• What is being asked: Reproduce verbatim the lines up to and including the one with "return axis_at", starting from the first.

• Data extract:
[start]

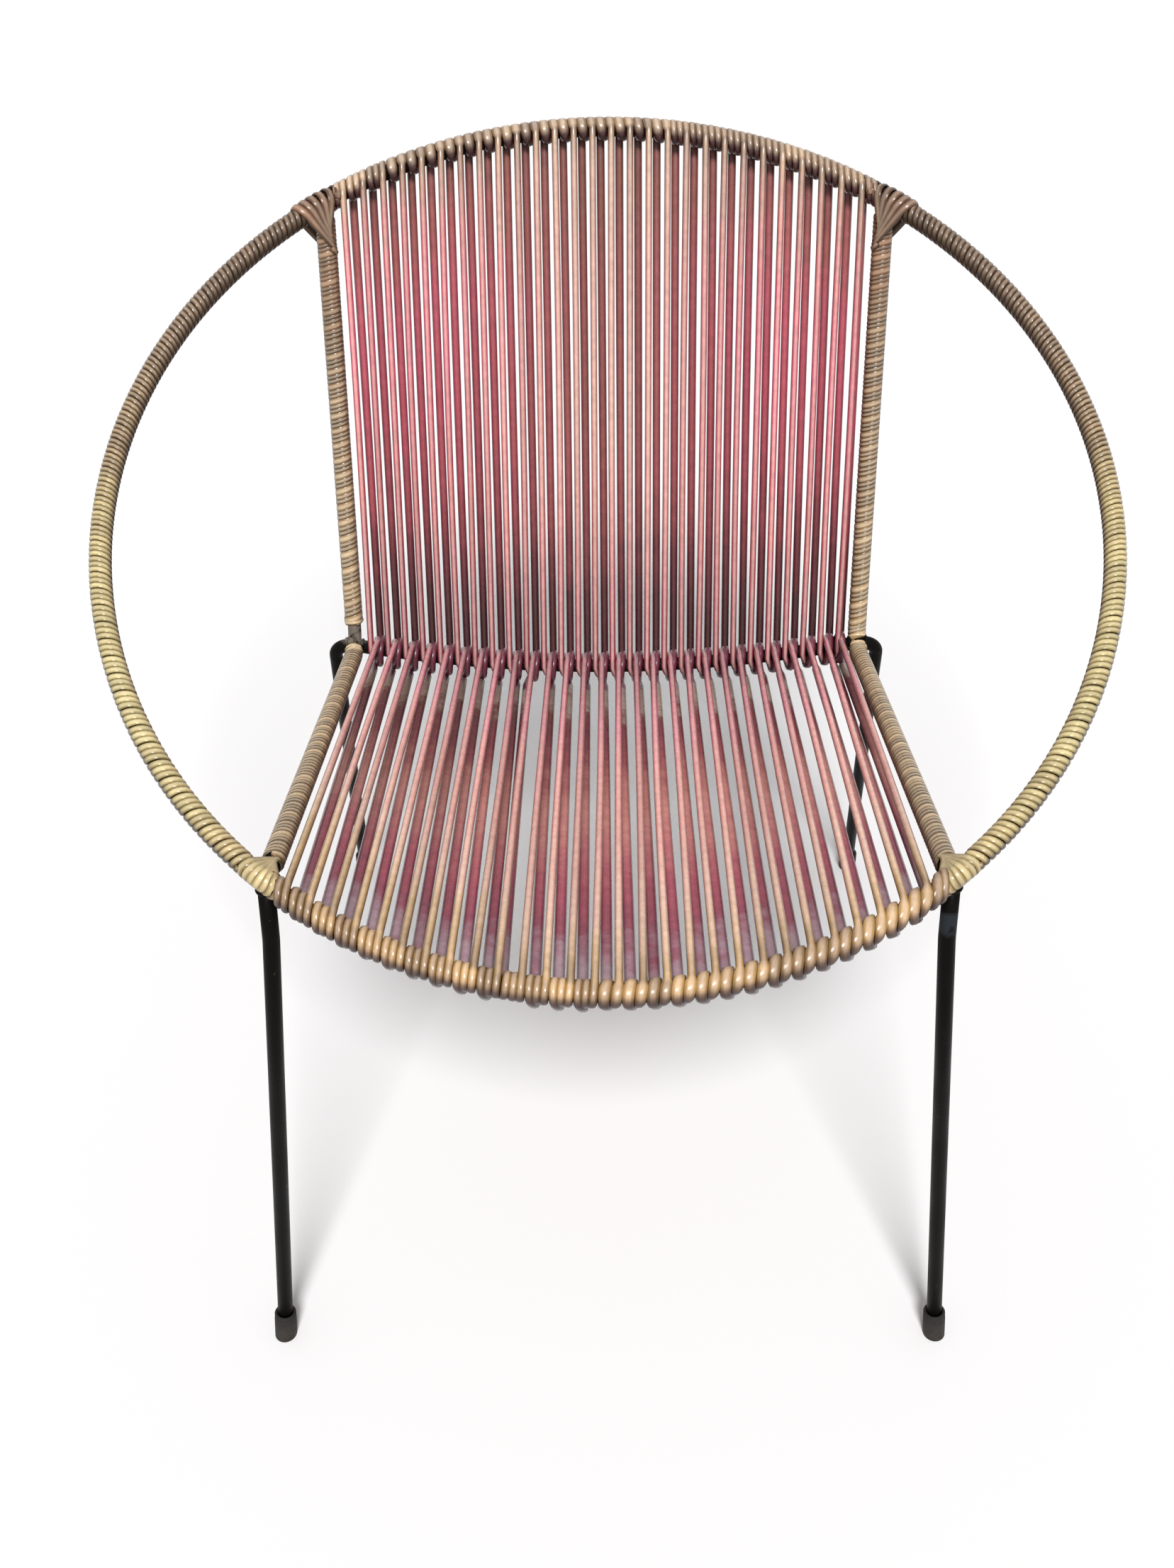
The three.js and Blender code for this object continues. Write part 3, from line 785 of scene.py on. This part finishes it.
def rail_axis(hand, start):
    """Places along a rail and round its knee, by their reach from a start on it."""
    upper, knee, lower = rail_corners(hand)
    down = (knee - upper).normalized()
    forth = (lower - knee).normalized()
    inward = (forth - forth.dot(down) * down).normalized()

    def axis_at(reach):
        past = start + reach - above_bend
        turned = min(max(past / knee_bend_radius, 0), bend_angle)
        past -= turned * knee_bend_radius
        heading = math.cos(turned) * down + math.sin(turned) * inward
        centre = upper + down * (above_bend + knee_bend_radius * math.sin(turned))
        centre += inward * knee_bend_radius * (1 - math.cos(turned)) + heading * past
        outward = Vector((hand, 0, 0))
        return centre, outward, heading.cross(outward)

    return axis_at


upper, knee, lower = rail_corners(1)
bend_angle = (knee - upper).angle(lower - knee)
bend_run = knee_bend_radius * math.tan(bend_angle / 2)
above_bend = (knee - upper).length - bend_run
below_bend = above_bend + bend_angle * knee_bend_radius
rail_length = below_bend + (lower - knee).length - bend_run
for label, hand in sides:
    runs = (
        ("back", reach_beneath, above_bend + wound_past_bend[label], back_rail_pitches,
         sitter_side, back_newer, back_wider),
        ("seat", below_bend - wound_round_bend,
         rail_length - lower_reach - bare_at_joint[label], seat_rail_pitches,
         Vector((0, 0, 1)), seat_newer, seat_wider),
    )
    for run, start, end, pitches, lit_side, paler, wider in runs:
        axis = rail_axis(hand, start)
        lays = wind(axis, end - start, pitches, rail_squeezes, lit_side, paler, wider,
                    rail_fullness)
        knee_end = end - start - ring_inset if run == "back" else ring_inset
        lays.append(end_ring(*axis(knee_end), ring_width, lit_side, ring_shade))
        wrap = lay_cord(f"{label}_{run}_rail_cord", lays, rail_vinyl)
        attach(wrap, "root")
        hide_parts(f"{label}_{run}_rail_wrap")


# Joint bindings: the cord's end turns, laid slantwise over the corner of arm and rail, so
# they fan out from the weld like the ribs of a leaf and fill the corner. The upper ones are the
# end of the rails' cord, and the lower ones of the arms'.
binding_cord = 0.0042
binding_flatness = 0.6
arm_spread = 1.6
rail_spread = 1.2
before_joint = 0.009
upper_turns, upper_shades = 6, (0.1, 0.75)
lower_turns, lower_shades = 7, (0.2, 0.9)
lower_rail_reach = lower_reach + 0.002


def bind_corner(hand, side, reach, down_reach, count, shades):
    """Turns round the arm and the rail together, each a little further from the joint."""
    upper, knee, lower = rail_corners(hand)
    joint = upper if side > 0 else lower
    down = (knee - joint).normalized()
    joint_turn = joint_angle if side > 0 else math.pi - joint_angle
    thickness = binding_cord * binding_flatness
    radius = rod_radius + (flat_thickness if side > 0 else 0) + thickness / 2
    clear_of_hoop = 2 * rod_radius + binding_cord / 2
    half = steps_per_turn // 2
    stations = []
    for k in range(count):
        shade = chance.uniform(*shades)
        for step in range(steps_per_turn):
            part = (k + step / steps_per_turn) / count
            arm_reach = mix(-before_joint, reach, part)
            post_reach = mix(clear_of_hoop, down_reach, part)
            arm = hoop_centre + hoop_radius * aside(
                hand * (joint_turn + side * arm_reach / hoop_radius))
            post = joint + down * post_reach
            lay = (post - arm).normalized()
            facing = lay.cross(down)
            facing = facing if facing.dot(hoop_axis) > 0 else -facing
            facing.normalize()
            sweep = math.pi * (step % half) / (half - 1)
            if step < half:
                out = facing * math.cos(sweep) - lay * math.sin(sweep)
                point = arm + out * radius
            else:
                out = -facing * math.cos(sweep) + lay * math.sin(sweep)
                point = post + out * radius
            width = binding_cord * (arm_spread if step < half else rail_spread)
            # The layer mark is half the share of painted shade, with the sitter's side as the lit
            # side.
            stations.append(Station(point, out, width, thickness,
                                    away_shade_share(out, sitter_side) / 2, part, 1, shade))
    return stations


for label, hand in sides:
    for place, side, reach, down_reach, count, shades, finish in (
            ("upper", 1, upper_reach, rail_reach, upper_turns, upper_shades, rail_vinyl),
            ("lower", -1, lower_reach, lower_rail_reach, lower_turns, lower_shades, arm_vinyl)):
        stations = bind_corner(hand, side, reach, down_reach, count, shades)
        binding = lay_cord(f"{place}_{label}_joint_cord", [stations], finish)
        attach(binding, "root")
        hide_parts(f"{place}_{label}_joint_binding")


# Back: four lengths of vinyl cord laced side by side. Each strand goes down on the sitter's
# side, round the crossbar, up behind, over the hoop and round it once or twice more as beads.
# Shares are of the pitch from one strand to the next, and beads are listed strand by strand.
cord_diameter = 0.0056
strand_count = 28
first_strand = -0.2120
last_strand = 0.2092
strand_pitch = (last_strand - first_strand) / (strand_count - 1)
lengths_per_panel = 4
cord_gap = 0.0002
run_steps = 12
bar_steps = 8
past_bar = 1.5
hoop_steps = 16
lead_turns = 2
fine_bead = 0.31
last_bead = fine_bead * 0.9
last_turns = 1.5
fine_width = 0.0061
broad_width = 0.0078
top_swell = 0.0012
outer_swell = 0.0006
lift_falloff = 4
leaving_width = cord_diameter * 1.06
leaving_thickness = cord_diameter * 0.86
arriving_thickness = cord_diameter * 0.9
most_sway = 0.0012
last_strand_crowd = 0.45
bead_thickness = 0.0035
bead_shares = {1: 0.48, 2: 0.33}
bead_give = 0.15
tucked = {1: 0.37, 2: 0.295}
crossed_from = {1: 0.38, 2: 0.22}
crossing_share = 0.2
half_panel = 0.2
seam_share = 0.04
faded_run = 0.03


def panel_axes(x, side):
    """The way up a strand at x, and the way from it to the sitter."""
    up = (hoop_at(x, side) - bar_at(x)).normalized()
    return up, side * Vector((0, -up.z, up.y))


def round_hoop(x, side, turn, width, thickness, shade, lift=0):
    """A station on the hoop: turn 0 faces the sitter, a quarter turn is off the panel."""
    up, face = panel_axes(x, side)
    hoop = hoop_at(x, side)
    fall = -side * x / math.sqrt(hoop_radius ** 2 - x ** 2)
    tangent = Vector((1, fall * math.cos(hoop_tilt), fall * math.sin(hoop_tilt))).normalized()
    face = (face - face.dot(tangent) * tangent).normalized()
    square = face.cross(tangent)
    square = square if square.dot(up) > 0 else -square
    out = math.cos(turn) * face + math.sin(turn) * square
    point = hoop + out * (rod_radius + cord_gap + thickness / 2 + lift)
    point += tangent * (x - point.x) / tangent.x
    # The layer mark of a hoop turn is its share of painted shade, lit from above.
    return Station(point, out, width, thickness, away_shade_share(out), 0, 1, shade)


def round_bar(x, side, turn, width, lift, layer, shade):
    """A station on the crossbar: turn 0 faces the sitter."""
    up, face = panel_axes(x, side)
    out = math.cos(turn) * face + math.sin(turn) * up
    point = bar_at(x) + out * (rod_radius + cord_gap + cord_diameter / 2 + lift)
    return Station(point, out, width, cord_diameter, layer, past_bar, 0, shade)


def straight_run(first, last, layer, sway, face, shade, width):
    """A strand pulled taut between two stations, with the little sway of an old cord."""
    stations = []
    from_hoop = first.along < last.along
    length = (last.point - first.point).length
    for k in range(1, run_steps):
        share = (1 - math.cos(math.pi * k / run_steps)) / 2
        drift = sway * math.sin(math.pi * share)
        point = first.point.lerp(last.point, share) + Vector((drift, 0, 0))
        along = share if from_hoop else 1 - share
        wound = max(0, 1 - along * length / faded_run) * (1 - layer)
        stations.append(Station(point, face, width, cord_diameter, layer, along, wound,
                                shade))
    return stations


def bead_turns(x, side, start, count, first_turn, share_per_turn, broad, shade, lift=0,
               tuck=0):
    """Turns round the hoop from a share of the pitch, pressed broad or left fine.

    A lift starts them on top of the turn before, and a tuck draws them in beside it.
    """
    stations = []
    for k in range(1, round(count * hoop_steps) + 1):
        turned = k / hoop_steps
        turn = first_turn - math.tau * turned
        width = (broad_width + top_swell * math.cos(turn) + outer_swell * math.sin(turn)
                 if broad else fine_width)
        share = start + share_per_turn * turned - tuck * math.sin(math.pi * turned / count)
        stations.append(round_hoop(x + share * strand_pitch, side, turn, width, bead_thickness,
                                   shade, lift * (1 - turned / count) ** lift_falloff))
    return stations


def lace(side, half_turns, bar_shares, lift_shares, bar_slant, bar_width, behind_share,
         hoop_slant, behind_width, strays, beads, chance):
    """The whole panel's cord, and the places where one length ends and the next begins.

    Two tables move its turns round the crossbar aside and out, and strays are strands that have
    slipped aside.
    """
    stations = bead_turns(first_strand - lead_turns * fine_bead * strand_pitch, side, 0,
                          lead_turns, 0, fine_bead, False, chance.random())
    seams = []
    for strand in range(strand_count):
        x = first_strand + strand * strand_pitch
        face = panel_axes(x, side)[1]
        shade = chance.random()
        sway = chance.uniform(-most_sway, most_sway)
        crowd = last_strand_crowd if strand == strand_count - 1 else 1
        count = beads[strand]
        aslant = x / half_panel
        stray = strays.get(strand, 0)
        behind = (behind_share + hoop_slant * aslant + stray) * crowd
        crossed = min(max((behind - crossed_from[count]) / crossing_share, 0), 1)
        lift = crossed * bead_thickness
        # The bead's last station gives way to the strand's first.
        stations[-1:] = [round_hoop(x, side, 0, leaving_width, leaving_thickness, shade)]
        turns = []
        for k in range(bar_steps * half_turns + 1):
            share = k / (bar_steps * half_turns)
            last_turn = max(0, 1 - (1 - share) * half_turns)
            place = x + strand_pitch * crowd * (
                table_at(bar_shares, share) + (bar_slant * aslant + stray) * last_turn ** 2)
            turns.append(round_bar(place, side, -math.pi * share * half_turns,
                                   mix(bar_width, cord_diameter, last_turn),
                                   table_at(lift_shares, share) * cord_diameter,
                                   min(1, share * half_turns), shade))
        arrive = round_hoop(x + behind * strand_pitch, side, math.pi, behind_width,
                            arriving_thickness, shade, lift)
        arrive = arrive._replace(layer=1, wound=0)
        stations += straight_run(stations[-1], turns[0], 0, sway, face, shade,
                                 cord_diameter)
        stations += turns
        stations += straight_run(turns[-1], arrive, 1, sway / 2, face, shade, behind_width)
        stations.append(arrive)
        bead = bead_shares[count] + bead_give * (behind_share - behind)
        stations += bead_turns(x, side, behind, 0.5, math.pi, 2 * (bead - behind),
                               count == 1, shade, lift, (behind + bead) / 2 - tucked[count])
        if strand == strand_count - 1:
            stations += bead_turns(x, side, bead, last_turns, 0, last_bead, False, shade)
        else:
            if (strand + 1) % (strand_count // lengths_per_panel) == 0:
                seams.append(len(stations) + hoop_steps // 2)
            stations += bead_turns(x, side, bead, count, 0, (1 - bead) / count,
                                   count == 1, shade)
    return stations, seams


def part_lengths(stations, seams):
    """Cut a panel's cord at its seams, which lie face to face behind the hoop."""
    lays = []
    rest = stations
    for seam in reversed(seams):
        before, after = rest[seam - 1], rest[seam]
        ends = [before._replace(point=before.point.lerp(after.point, 0.5 + way * seam_share))
                for way in (-1, 1)]
        lays.insert(0, [ends[1]] + rest[seam:])
        rest = rest[:seam] + [ends[0]]
    return [rest] + lays


back_bar_shares = [0, 0.14, 0.28, 0.42, 0.55]
back_bar_slant = 0.13
back_hoop_share = 0.43
back_hoop_slant = 0.13
back_behind_width = 0.0070
back_beads = [2, 2] + [1] * 15 + [2] * 11
# The strands behind are deepened below their own tone, nearly to black by the crossbar: painted
# shade for the dark between and behind the front strands.
back_vinyl = vinyl(
    "pink_vinyl_cord_faded_tan",
    [(0.0, "#b47b70"), (0.12, "#c47b73"), (0.26, "#df6b7c"), (0.42, "#e36a80"),
     (0.6, "#d46373"), (0.74, "#c45a63"), (0.88, "#b0545f"), (1.0, "#9d4655")],
    [(0.0, "#88514a"), (0.12, "#a65a59"), (0.28, "#ba5666"), (0.46, "#b44c5d"),
     (0.6, "#a64855"), (0.7, "#8a3842"), (0.8, "#63222c"), (0.9, "#46161e"),
     (1.0, "#3d1017")],
    [(0.0, "#82644a"), (1.0, "#b89672")],
    shade_and_grime_tone="#43201f", highlight_tone="#ffeedc", highlight_strength=0.42, shifts=(0.12, 0),
    middle=("#d4a894", "#7c4a40", 0.75))
cord, seams = lace(
    side=1, half_turns=1, bar_shares=back_bar_shares, lift_shares=[0, 0],
    bar_slant=back_bar_slant, bar_width=cord_diameter, behind_share=back_hoop_share,
    hoop_slant=back_hoop_slant, behind_width=back_behind_width, strays={}, beads=back_beads,
    chance=random.Random(23))
for part, stations in enumerate(part_lengths(cord, seams), 1):
    length = lay_cord(f"back_cord_{part}", [stations], back_vinyl)
    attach(length, "root")
    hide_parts(f"back_lacing_{part}")


# Seat: four more lengths, laced the same way from the front of the hoop to the crossbar, where
# they go round once more than the back's. The top layer is bleached, and the lower one is dark.
seat_bar_shares = [0.36, 0.28, 0.22, 0.28, 0.36, 0.44, 0.5, 0.56, 0.6, 0.6, 0.56, 0.53, 0.5]
seat_lift_shares = [0, 0, 0.3, 0.8, 1, 0.6, 0.1, 0, 0, 0.5, 1, 1.3, 1.5]
seat_bar_slant = 0.45
seat_bar_width = 0.0070
seat_hoop_share = 0.5
seat_hoop_slant = 0.18
seat_behind_width = 0.0084
seat_strays = {9: -0.36}
seat_beads = [2] * 13 + [1] * 15
seat_vinyl = vinyl(
    "pink_vinyl_cord_faded_cream",
    [(0.0, "#cca468"), (0.07, "#e4ba90"), (0.16, "#eebea8"), (0.36, "#e89e94"),
     (0.58, "#ec9c98"), (0.7, "#e08090"), (0.82, "#c86a78"), (0.94, "#ac586a"),
     (1.0, "#8c4254")],
    [(0.0, "#b09aa0"), (0.08, "#b094a0"), (0.16, "#984e62"), (0.27, "#ac5466"),
     (0.38, "#be7276"), (0.48, "#cc8c84"), (0.58, "#bc7a72"), (0.68, "#94484e"),
     (0.8, "#7a303a"), (0.85, "#805048"), (0.89, "#b4a090"), (0.97, "#a89688"),
     (1.0, "#6c2c3e")],
    [(0.0, "#906c3e"), (1.0, "#c49a60")],
    shade_and_grime_tone="#3a1a12", highlight_tone="#ffeada", highlight_strength=0.38, shifts=(-0.16, -0.04))
cord, seams = lace(
    side=-1, half_turns=3, bar_shares=seat_bar_shares, lift_shares=seat_lift_shares,
    bar_slant=seat_bar_slant, bar_width=seat_bar_width, behind_share=seat_hoop_share,
    hoop_slant=seat_hoop_slant, behind_width=seat_behind_width, strays=seat_strays,
    beads=seat_beads, chance=random.Random(31))
for part, stations in enumerate(part_lengths(cord, seams), 1):
    length = lay_cord(f"seat_cord_{part}", [stations], seat_vinyl)
    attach(length, "root")
    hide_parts(f"seat_lacing_{part}")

[end]

• The result:
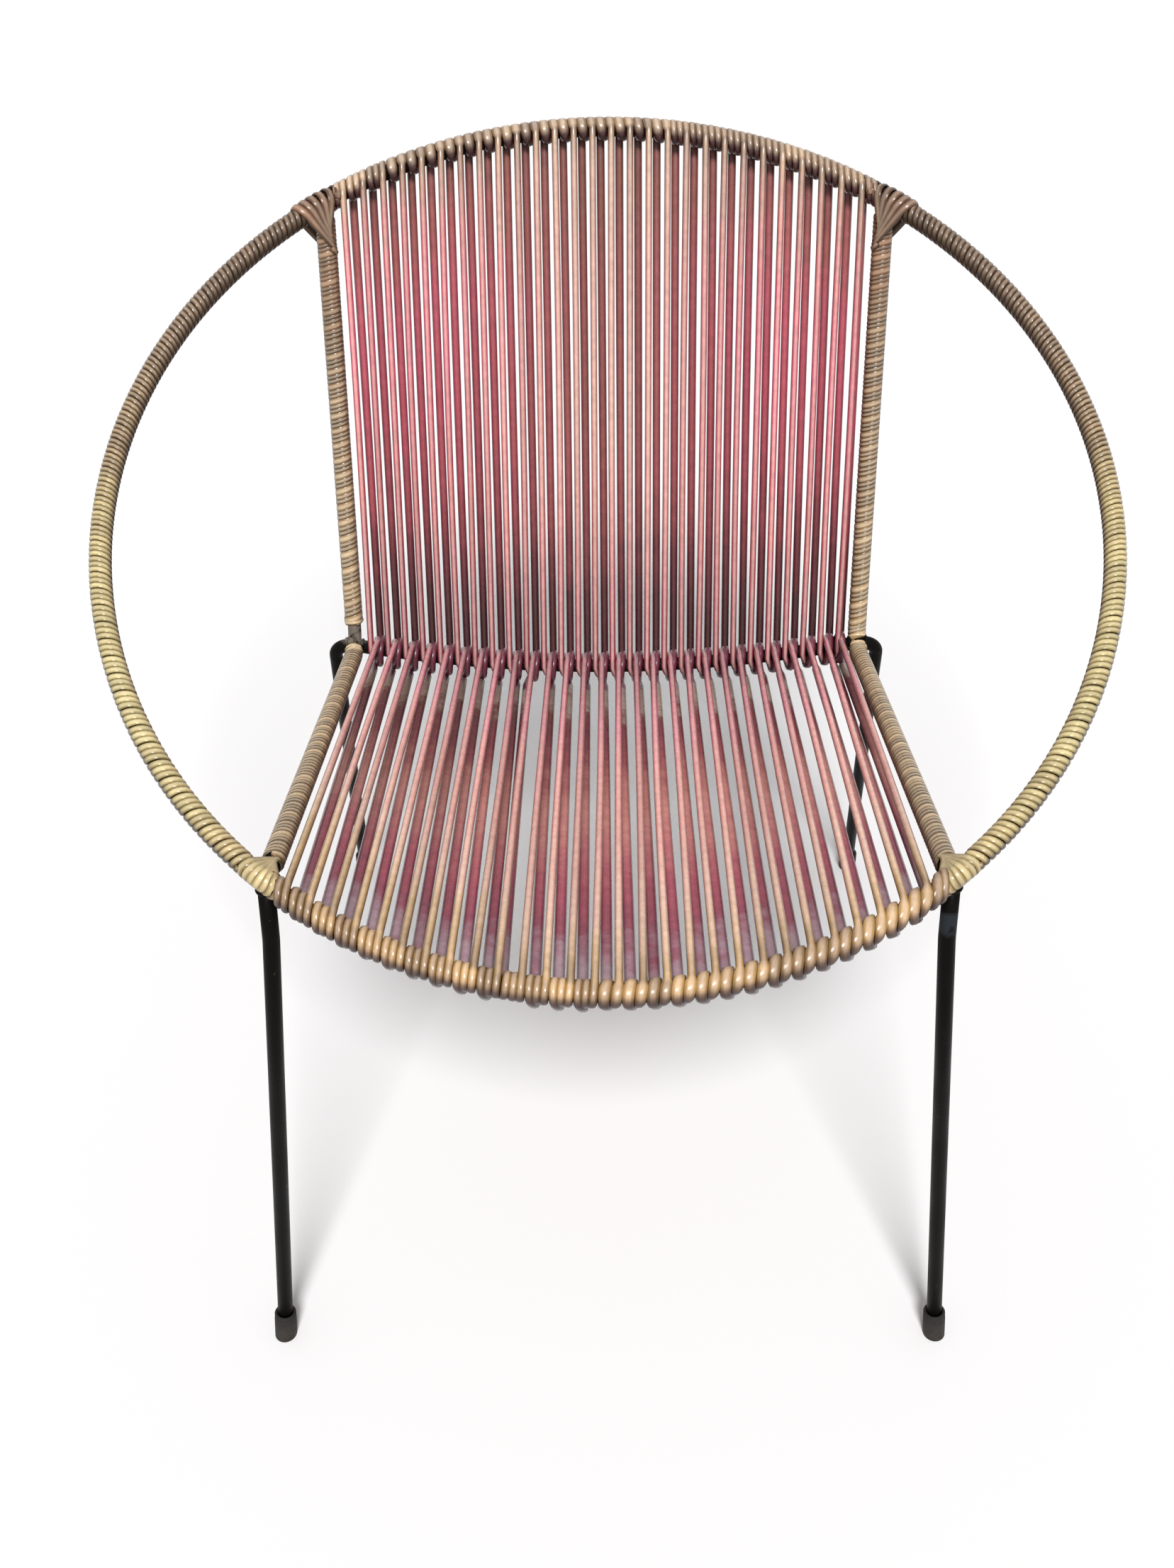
The three.js and Blender code for this object continues. Write part 3, from line 785 of scene.py on. This part finishes it.
def rail_axis(hand, start):
    """Places along a rail and round its knee, by their reach from a start on it."""
    upper, knee, lower = rail_corners(hand)
    down = (knee - upper).normalized()
    forth = (lower - knee).normalized()
    inward = (forth - forth.dot(down) * down).normalized()

    def axis_at(reach):
        past = start + reach - above_bend
        turned = min(max(past / knee_bend_radius, 0), bend_angle)
        past -= turned * knee_bend_radius
        heading = math.cos(turned) * down + math.sin(turned) * inward
        centre = upper + down * (above_bend + knee_bend_radius * math.sin(turned))
        centre += inward * knee_bend_radius * (1 - math.cos(turned)) + heading * past
        outward = Vector((hand, 0, 0))
        return centre, outward, heading.cross(outward)

    return axis_at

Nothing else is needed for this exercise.